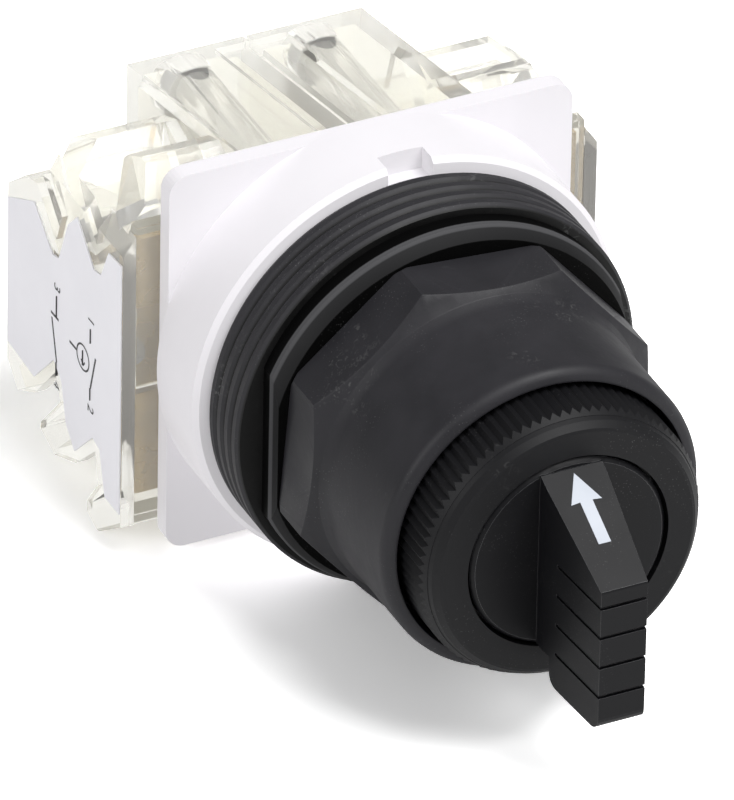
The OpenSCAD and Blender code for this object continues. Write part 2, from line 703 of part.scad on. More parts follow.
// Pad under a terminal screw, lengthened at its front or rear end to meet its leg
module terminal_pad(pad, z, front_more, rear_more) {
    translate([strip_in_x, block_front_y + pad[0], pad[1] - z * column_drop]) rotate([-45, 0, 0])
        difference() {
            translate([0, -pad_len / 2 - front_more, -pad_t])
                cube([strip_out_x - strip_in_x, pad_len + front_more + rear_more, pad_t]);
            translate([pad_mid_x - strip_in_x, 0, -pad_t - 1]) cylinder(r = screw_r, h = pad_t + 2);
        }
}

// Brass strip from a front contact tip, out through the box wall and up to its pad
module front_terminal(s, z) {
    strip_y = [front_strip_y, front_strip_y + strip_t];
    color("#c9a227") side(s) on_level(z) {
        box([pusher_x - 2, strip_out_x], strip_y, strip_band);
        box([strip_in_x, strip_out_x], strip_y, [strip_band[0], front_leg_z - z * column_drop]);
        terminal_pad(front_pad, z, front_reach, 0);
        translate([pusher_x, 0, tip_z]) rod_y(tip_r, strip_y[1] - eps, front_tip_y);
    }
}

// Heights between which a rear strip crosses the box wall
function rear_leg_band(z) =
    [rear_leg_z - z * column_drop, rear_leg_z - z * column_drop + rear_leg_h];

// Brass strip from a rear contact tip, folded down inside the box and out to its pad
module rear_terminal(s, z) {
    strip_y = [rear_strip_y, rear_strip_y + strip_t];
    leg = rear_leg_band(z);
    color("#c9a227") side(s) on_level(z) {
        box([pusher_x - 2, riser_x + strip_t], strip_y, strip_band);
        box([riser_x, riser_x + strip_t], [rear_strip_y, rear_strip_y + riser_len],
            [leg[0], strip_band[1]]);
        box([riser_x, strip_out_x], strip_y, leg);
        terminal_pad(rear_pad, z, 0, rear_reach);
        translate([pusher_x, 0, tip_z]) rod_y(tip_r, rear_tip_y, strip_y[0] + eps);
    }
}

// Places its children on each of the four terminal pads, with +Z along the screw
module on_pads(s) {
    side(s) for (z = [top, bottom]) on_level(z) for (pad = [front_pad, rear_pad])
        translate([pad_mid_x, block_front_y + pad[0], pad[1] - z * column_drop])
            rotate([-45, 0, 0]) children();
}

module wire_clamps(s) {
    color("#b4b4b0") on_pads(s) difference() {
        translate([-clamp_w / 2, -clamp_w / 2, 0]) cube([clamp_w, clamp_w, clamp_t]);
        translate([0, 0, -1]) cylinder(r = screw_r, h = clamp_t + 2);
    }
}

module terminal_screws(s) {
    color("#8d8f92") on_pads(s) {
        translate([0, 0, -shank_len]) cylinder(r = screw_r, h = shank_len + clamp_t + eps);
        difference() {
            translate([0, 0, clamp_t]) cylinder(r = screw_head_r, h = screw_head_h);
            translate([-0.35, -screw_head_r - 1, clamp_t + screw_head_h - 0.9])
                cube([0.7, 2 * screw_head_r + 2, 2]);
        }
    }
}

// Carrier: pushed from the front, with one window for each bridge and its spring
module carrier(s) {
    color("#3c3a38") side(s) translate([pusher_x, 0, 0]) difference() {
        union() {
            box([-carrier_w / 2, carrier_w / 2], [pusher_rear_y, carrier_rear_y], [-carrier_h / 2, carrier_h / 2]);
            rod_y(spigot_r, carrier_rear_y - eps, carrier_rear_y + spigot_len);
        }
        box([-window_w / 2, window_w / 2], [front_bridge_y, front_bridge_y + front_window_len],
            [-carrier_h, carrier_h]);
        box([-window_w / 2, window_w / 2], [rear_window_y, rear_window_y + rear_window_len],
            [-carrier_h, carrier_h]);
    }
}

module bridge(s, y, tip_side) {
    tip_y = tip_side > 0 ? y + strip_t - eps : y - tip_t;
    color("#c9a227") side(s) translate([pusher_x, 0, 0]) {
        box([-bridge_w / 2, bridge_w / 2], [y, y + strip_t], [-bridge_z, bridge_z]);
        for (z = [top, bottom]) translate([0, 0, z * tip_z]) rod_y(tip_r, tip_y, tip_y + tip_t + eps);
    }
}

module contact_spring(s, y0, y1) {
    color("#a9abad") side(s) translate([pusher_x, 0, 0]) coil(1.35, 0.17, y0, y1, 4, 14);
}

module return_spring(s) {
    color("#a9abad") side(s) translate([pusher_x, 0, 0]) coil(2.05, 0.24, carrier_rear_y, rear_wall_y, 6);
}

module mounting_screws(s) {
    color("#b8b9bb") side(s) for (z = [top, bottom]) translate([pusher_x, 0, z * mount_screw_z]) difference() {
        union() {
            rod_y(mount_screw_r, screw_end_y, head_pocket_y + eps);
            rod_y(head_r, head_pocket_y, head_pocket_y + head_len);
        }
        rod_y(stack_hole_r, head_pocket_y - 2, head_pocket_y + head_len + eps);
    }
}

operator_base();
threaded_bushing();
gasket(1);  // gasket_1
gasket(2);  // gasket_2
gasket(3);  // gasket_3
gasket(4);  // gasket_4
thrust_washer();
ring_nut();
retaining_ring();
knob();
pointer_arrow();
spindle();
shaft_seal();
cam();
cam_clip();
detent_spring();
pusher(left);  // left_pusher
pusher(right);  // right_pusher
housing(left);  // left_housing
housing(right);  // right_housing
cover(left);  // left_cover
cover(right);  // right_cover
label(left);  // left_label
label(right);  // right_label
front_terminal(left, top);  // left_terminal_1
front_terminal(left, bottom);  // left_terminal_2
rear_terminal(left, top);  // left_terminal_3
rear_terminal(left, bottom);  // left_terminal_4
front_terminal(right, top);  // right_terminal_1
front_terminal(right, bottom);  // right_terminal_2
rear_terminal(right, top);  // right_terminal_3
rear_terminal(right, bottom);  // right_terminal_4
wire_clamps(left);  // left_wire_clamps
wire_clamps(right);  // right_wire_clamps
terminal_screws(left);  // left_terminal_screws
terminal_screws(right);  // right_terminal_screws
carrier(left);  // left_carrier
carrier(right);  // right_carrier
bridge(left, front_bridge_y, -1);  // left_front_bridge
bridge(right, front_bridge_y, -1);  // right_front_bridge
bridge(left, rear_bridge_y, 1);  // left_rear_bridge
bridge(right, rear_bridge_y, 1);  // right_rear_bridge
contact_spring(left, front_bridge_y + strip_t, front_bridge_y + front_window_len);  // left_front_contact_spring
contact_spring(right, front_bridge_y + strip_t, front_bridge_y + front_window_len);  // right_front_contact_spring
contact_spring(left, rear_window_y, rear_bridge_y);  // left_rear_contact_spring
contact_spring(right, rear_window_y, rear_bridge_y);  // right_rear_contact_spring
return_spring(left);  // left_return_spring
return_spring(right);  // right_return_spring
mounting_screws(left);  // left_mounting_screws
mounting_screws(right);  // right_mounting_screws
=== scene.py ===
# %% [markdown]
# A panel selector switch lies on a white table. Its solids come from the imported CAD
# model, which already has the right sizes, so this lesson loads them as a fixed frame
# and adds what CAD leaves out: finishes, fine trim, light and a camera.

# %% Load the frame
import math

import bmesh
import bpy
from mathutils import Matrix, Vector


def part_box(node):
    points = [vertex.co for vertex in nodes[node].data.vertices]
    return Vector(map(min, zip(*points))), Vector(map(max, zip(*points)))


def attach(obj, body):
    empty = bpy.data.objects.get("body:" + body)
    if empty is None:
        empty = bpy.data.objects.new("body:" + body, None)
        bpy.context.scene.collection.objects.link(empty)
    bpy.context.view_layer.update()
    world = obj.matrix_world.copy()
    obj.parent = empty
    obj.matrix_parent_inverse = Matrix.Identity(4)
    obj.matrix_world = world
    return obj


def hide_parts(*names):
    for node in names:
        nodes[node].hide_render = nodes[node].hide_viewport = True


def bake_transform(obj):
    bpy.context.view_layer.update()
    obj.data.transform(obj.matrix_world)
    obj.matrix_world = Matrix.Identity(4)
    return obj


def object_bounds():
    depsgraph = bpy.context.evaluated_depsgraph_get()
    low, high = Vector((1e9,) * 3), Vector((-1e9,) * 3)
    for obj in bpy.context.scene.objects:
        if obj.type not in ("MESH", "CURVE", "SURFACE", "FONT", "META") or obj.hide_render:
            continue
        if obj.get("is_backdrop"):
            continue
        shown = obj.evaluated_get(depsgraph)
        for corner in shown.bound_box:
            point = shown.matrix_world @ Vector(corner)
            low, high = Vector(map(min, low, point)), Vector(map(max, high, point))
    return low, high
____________
Request
In the listing above, find the line with "contact_spring(right, rear_window_y, rear_bridge_y);" and the line with "obj.data.transform(obj.matrix_world)", then print exactly those lines and every line between them.

Answer to this task
contact_spring(right, rear_window_y, rear_bridge_y);  // right_rear_contact_spring
return_spring(left);  // left_return_spring
return_spring(right);  // right_return_spring
mounting_screws(left);  // left_mounting_screws
mounting_screws(right);  // right_mounting_screws
=== scene.py ===
# %% [markdown]
# A panel selector switch lies on a white table. Its solids come from the imported CAD
# model, which already has the right sizes, so this lesson loads them as a fixed frame
# and adds what CAD leaves out: finishes, fine trim, light and a camera.

# %% Load the frame
import math

import bmesh
import bpy
from mathutils import Matrix, Vector


def part_box(node):
    points = [vertex.co for vertex in nodes[node].data.vertices]
    return Vector(map(min, zip(*points))), Vector(map(max, zip(*points)))


def attach(obj, body):
    empty = bpy.data.objects.get("body:" + body)
    if empty is None:
        empty = bpy.data.objects.new("body:" + body, None)
        bpy.context.scene.collection.objects.link(empty)
    bpy.context.view_layer.update()
    world = obj.matrix_world.copy()
    obj.parent = empty
    obj.matrix_parent_inverse = Matrix.Identity(4)
    obj.matrix_world = world
    return obj


def hide_parts(*names):
    for node in names:
        nodes[node].hide_render = nodes[node].hide_viewport = True


def bake_transform(obj):
    bpy.context.view_layer.update()
    obj.data.transform(obj.matrix_world)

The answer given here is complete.